# Task goal
Give the data again, word for word.
-=-=-
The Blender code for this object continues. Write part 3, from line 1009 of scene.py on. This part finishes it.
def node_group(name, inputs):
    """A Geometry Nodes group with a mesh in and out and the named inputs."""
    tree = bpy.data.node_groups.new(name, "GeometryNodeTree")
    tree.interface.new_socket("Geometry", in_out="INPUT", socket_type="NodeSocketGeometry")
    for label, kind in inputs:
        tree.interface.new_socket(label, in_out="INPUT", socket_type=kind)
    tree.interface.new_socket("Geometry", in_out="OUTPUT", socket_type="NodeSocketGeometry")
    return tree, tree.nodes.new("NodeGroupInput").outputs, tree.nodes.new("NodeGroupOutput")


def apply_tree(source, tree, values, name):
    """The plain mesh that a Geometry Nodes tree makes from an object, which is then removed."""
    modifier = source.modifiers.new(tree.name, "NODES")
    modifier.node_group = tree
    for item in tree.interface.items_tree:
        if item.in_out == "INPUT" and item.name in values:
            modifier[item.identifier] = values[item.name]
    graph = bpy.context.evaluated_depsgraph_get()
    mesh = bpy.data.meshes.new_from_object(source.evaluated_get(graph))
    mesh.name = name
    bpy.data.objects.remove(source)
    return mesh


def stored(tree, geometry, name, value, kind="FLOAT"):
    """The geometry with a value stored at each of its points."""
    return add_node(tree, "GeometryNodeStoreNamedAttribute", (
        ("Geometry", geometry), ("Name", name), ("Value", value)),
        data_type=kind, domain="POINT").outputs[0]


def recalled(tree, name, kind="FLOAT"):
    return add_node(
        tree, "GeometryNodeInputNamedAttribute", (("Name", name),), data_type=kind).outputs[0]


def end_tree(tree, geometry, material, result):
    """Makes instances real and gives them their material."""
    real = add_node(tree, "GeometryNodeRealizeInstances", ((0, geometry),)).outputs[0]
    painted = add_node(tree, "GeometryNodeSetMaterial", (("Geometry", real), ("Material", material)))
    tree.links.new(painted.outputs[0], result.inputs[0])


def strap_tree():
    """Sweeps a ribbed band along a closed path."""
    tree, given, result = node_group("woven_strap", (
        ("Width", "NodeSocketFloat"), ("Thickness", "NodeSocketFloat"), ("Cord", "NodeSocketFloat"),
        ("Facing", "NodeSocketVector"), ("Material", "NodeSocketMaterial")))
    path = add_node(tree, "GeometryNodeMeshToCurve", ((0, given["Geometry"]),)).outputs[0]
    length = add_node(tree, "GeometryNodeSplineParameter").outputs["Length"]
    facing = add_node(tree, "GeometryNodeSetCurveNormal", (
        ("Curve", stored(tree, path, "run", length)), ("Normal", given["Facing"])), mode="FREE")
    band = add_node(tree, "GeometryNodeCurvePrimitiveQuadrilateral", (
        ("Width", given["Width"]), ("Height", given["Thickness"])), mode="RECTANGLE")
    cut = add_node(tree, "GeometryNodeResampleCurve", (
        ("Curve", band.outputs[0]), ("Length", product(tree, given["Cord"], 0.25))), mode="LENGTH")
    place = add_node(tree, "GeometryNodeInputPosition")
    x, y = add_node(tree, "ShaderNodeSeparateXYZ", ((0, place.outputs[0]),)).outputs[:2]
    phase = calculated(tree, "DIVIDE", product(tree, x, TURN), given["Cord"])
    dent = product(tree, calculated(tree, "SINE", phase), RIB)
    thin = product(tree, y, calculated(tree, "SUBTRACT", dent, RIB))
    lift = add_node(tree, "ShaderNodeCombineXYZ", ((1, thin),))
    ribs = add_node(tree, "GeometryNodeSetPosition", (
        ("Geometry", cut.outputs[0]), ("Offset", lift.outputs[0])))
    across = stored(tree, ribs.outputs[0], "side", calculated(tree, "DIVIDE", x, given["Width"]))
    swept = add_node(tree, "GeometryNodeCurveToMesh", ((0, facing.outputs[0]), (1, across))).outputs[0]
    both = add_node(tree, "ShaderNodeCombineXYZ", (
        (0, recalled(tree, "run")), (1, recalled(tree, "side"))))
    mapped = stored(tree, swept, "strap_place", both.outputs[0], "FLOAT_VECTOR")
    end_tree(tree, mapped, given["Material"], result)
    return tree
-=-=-
# Response for this exercise
The Blender code for this object continues. Write part 3, from line 1009 of scene.py on. This part finishes it.
def node_group(name, inputs):
    """A Geometry Nodes group with a mesh in and out and the named inputs."""
    tree = bpy.data.node_groups.new(name, "GeometryNodeTree")
    tree.interface.new_socket("Geometry", in_out="INPUT", socket_type="NodeSocketGeometry")
    for label, kind in inputs:
        tree.interface.new_socket(label, in_out="INPUT", socket_type=kind)
    tree.interface.new_socket("Geometry", in_out="OUTPUT", socket_type="NodeSocketGeometry")
    return tree, tree.nodes.new("NodeGroupInput").outputs, tree.nodes.new("NodeGroupOutput")


def apply_tree(source, tree, values, name):
    """The plain mesh that a Geometry Nodes tree makes from an object, which is then removed."""
    modifier = source.modifiers.new(tree.name, "NODES")
    modifier.node_group = tree
    for item in tree.interface.items_tree:
        if item.in_out == "INPUT" and item.name in values:
            modifier[item.identifier] = values[item.name]
    graph = bpy.context.evaluated_depsgraph_get()
    mesh = bpy.data.meshes.new_from_object(source.evaluated_get(graph))
    mesh.name = name
    bpy.data.objects.remove(source)
    return mesh


def stored(tree, geometry, name, value, kind="FLOAT"):
    """The geometry with a value stored at each of its points."""
    return add_node(tree, "GeometryNodeStoreNamedAttribute", (
        ("Geometry", geometry), ("Name", name), ("Value", value)),
        data_type=kind, domain="POINT").outputs[0]


def recalled(tree, name, kind="FLOAT"):
    return add_node(
        tree, "GeometryNodeInputNamedAttribute", (("Name", name),), data_type=kind).outputs[0]


def end_tree(tree, geometry, material, result):
    """Makes instances real and gives them their material."""
    real = add_node(tree, "GeometryNodeRealizeInstances", ((0, geometry),)).outputs[0]
    painted = add_node(tree, "GeometryNodeSetMaterial", (("Geometry", real), ("Material", material)))
    tree.links.new(painted.outputs[0], result.inputs[0])


def strap_tree():
    """Sweeps a ribbed band along a closed path."""
    tree, given, result = node_group("woven_strap", (
        ("Width", "NodeSocketFloat"), ("Thickness", "NodeSocketFloat"), ("Cord", "NodeSocketFloat"),
        ("Facing", "NodeSocketVector"), ("Material", "NodeSocketMaterial")))
    path = add_node(tree, "GeometryNodeMeshToCurve", ((0, given["Geometry"]),)).outputs[0]
    length = add_node(tree, "GeometryNodeSplineParameter").outputs["Length"]
    facing = add_node(tree, "GeometryNodeSetCurveNormal", (
        ("Curve", stored(tree, path, "run", length)), ("Normal", given["Facing"])), mode="FREE")
    band = add_node(tree, "GeometryNodeCurvePrimitiveQuadrilateral", (
        ("Width", given["Width"]), ("Height", given["Thickness"])), mode="RECTANGLE")
    cut = add_node(tree, "GeometryNodeResampleCurve", (
        ("Curve", band.outputs[0]), ("Length", product(tree, given["Cord"], 0.25))), mode="LENGTH")
    place = add_node(tree, "GeometryNodeInputPosition")
    x, y = add_node(tree, "ShaderNodeSeparateXYZ", ((0, place.outputs[0]),)).outputs[:2]
    phase = calculated(tree, "DIVIDE", product(tree, x, TURN), given["Cord"])
    dent = product(tree, calculated(tree, "SINE", phase), RIB)
    thin = product(tree, y, calculated(tree, "SUBTRACT", dent, RIB))
    lift = add_node(tree, "ShaderNodeCombineXYZ", ((1, thin),))
    ribs = add_node(tree, "GeometryNodeSetPosition", (
        ("Geometry", cut.outputs[0]), ("Offset", lift.outputs[0])))
    across = stored(tree, ribs.outputs[0], "side", calculated(tree, "DIVIDE", x, given["Width"]))
    swept = add_node(tree, "GeometryNodeCurveToMesh", ((0, facing.outputs[0]), (1, across))).outputs[0]
    both = add_node(tree, "ShaderNodeCombineXYZ", (
        (0, recalled(tree, "run")), (1, recalled(tree, "side"))))
    mapped = stored(tree, swept, "strap_place", both.outputs[0], "FLOAT_VECTOR")
    end_tree(tree, mapped, given["Material"], result)
    return tree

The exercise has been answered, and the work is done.